:: Written exercise ::
Copy down all of the data underneath, exactly as shown.

══════════

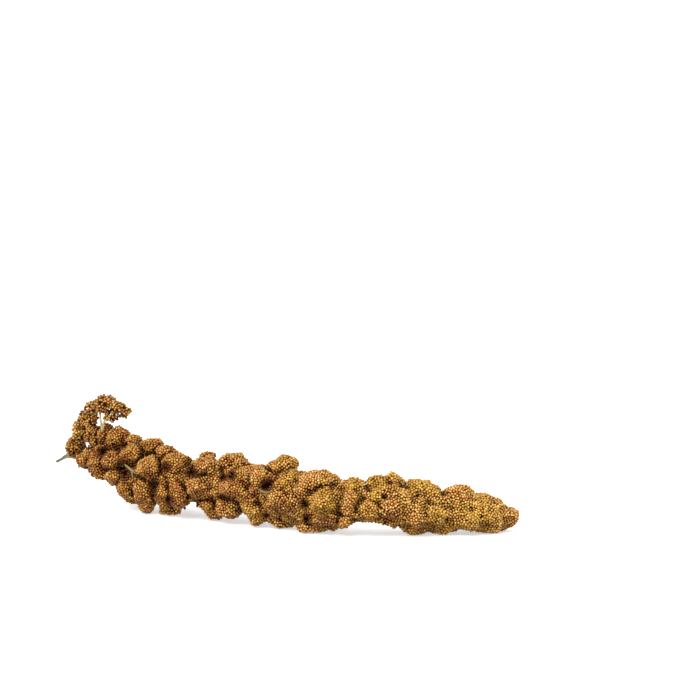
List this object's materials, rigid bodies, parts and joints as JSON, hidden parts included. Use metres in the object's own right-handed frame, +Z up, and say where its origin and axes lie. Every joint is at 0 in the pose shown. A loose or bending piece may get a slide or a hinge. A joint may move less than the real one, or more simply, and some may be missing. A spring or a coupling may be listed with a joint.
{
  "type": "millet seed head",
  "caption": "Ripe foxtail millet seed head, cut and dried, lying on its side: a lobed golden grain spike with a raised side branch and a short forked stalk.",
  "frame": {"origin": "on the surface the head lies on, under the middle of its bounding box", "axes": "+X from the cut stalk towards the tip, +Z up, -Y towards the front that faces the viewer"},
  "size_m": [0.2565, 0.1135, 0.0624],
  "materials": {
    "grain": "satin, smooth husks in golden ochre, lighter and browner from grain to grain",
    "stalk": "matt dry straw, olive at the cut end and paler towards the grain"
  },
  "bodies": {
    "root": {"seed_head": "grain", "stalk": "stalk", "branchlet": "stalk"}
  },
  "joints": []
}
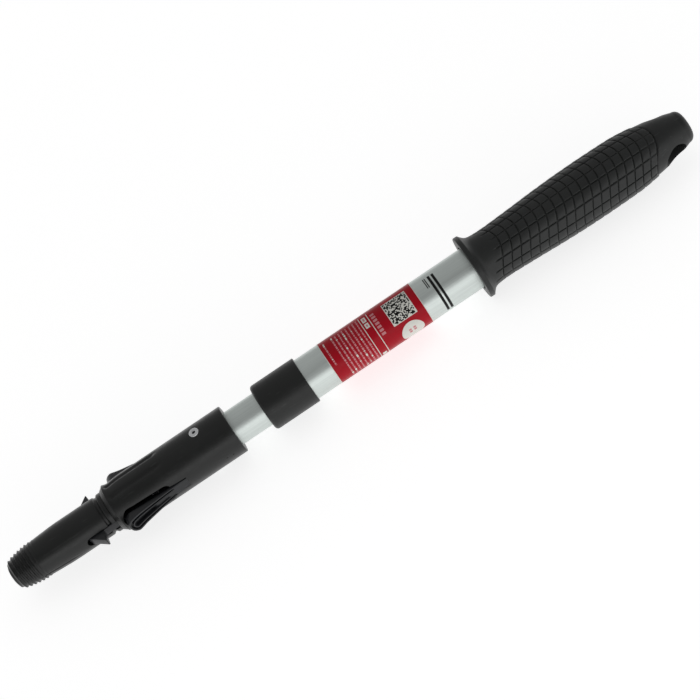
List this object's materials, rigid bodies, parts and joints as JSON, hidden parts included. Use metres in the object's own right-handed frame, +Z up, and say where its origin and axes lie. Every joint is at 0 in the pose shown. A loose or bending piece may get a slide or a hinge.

══════════

:: Output of the exercise ::
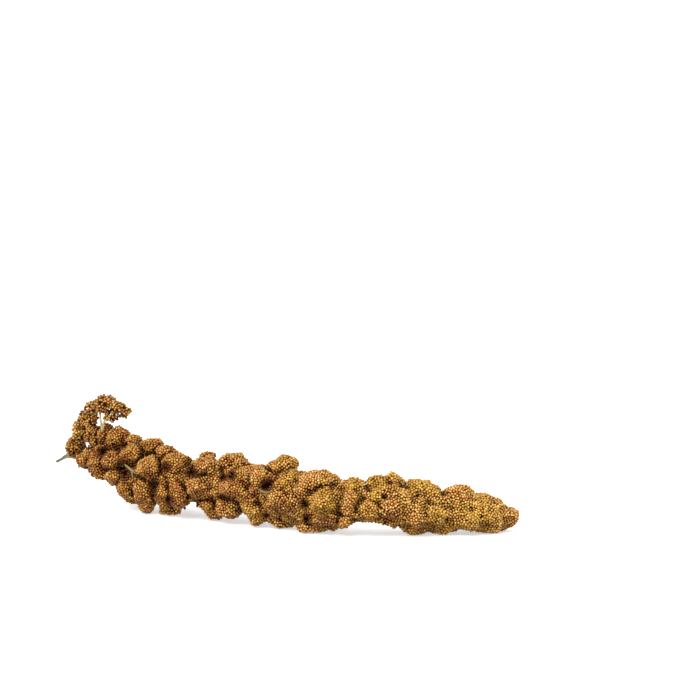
List this object's materials, rigid bodies, parts and joints as JSON, hidden parts included. Use metres in the object's own right-handed frame, +Z up, and say where its origin and axes lie. Every joint is at 0 in the pose shown. A loose or bending piece may get a slide or a hinge. A joint may move less than the real one, or more simply, and some may be missing. A spring or a coupling may be listed with a joint.
{
  "type": "millet seed head",
  "caption": "Ripe foxtail millet seed head, cut and dried, lying on its side: a lobed golden grain spike with a raised side branch and a short forked stalk.",
  "frame": {"origin": "on the surface the head lies on, under the middle of its bounding box", "axes": "+X from the cut stalk towards the tip, +Z up, -Y towards the front that faces the viewer"},
  "size_m": [0.2565, 0.1135, 0.0624],
  "materials": {
    "grain": "satin, smooth husks in golden ochre, lighter and browner from grain to grain",
    "stalk": "matt dry straw, olive at the cut end and paler towards the grain"
  },
  "bodies": {
    "root": {"seed_head": "grain", "stalk": "stalk", "branchlet": "stalk"}
  },
  "joints": []
}
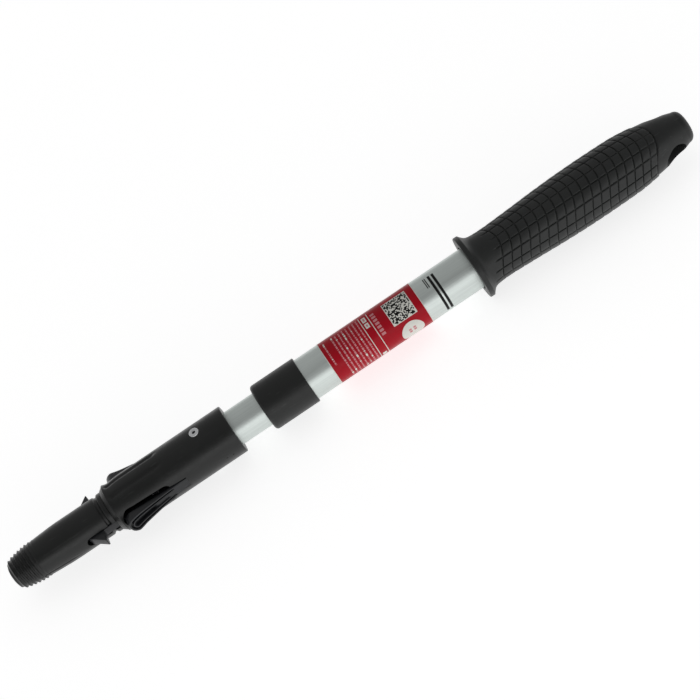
List this object's materials, rigid bodies, parts and joints as JSON, hidden parts included. Use metres in the object's own right-handed frame, +Z up, and say where its origin and axes lie. Every joint is at 0 in the pose shown. A loose or bending piece may get a slide or a hinge.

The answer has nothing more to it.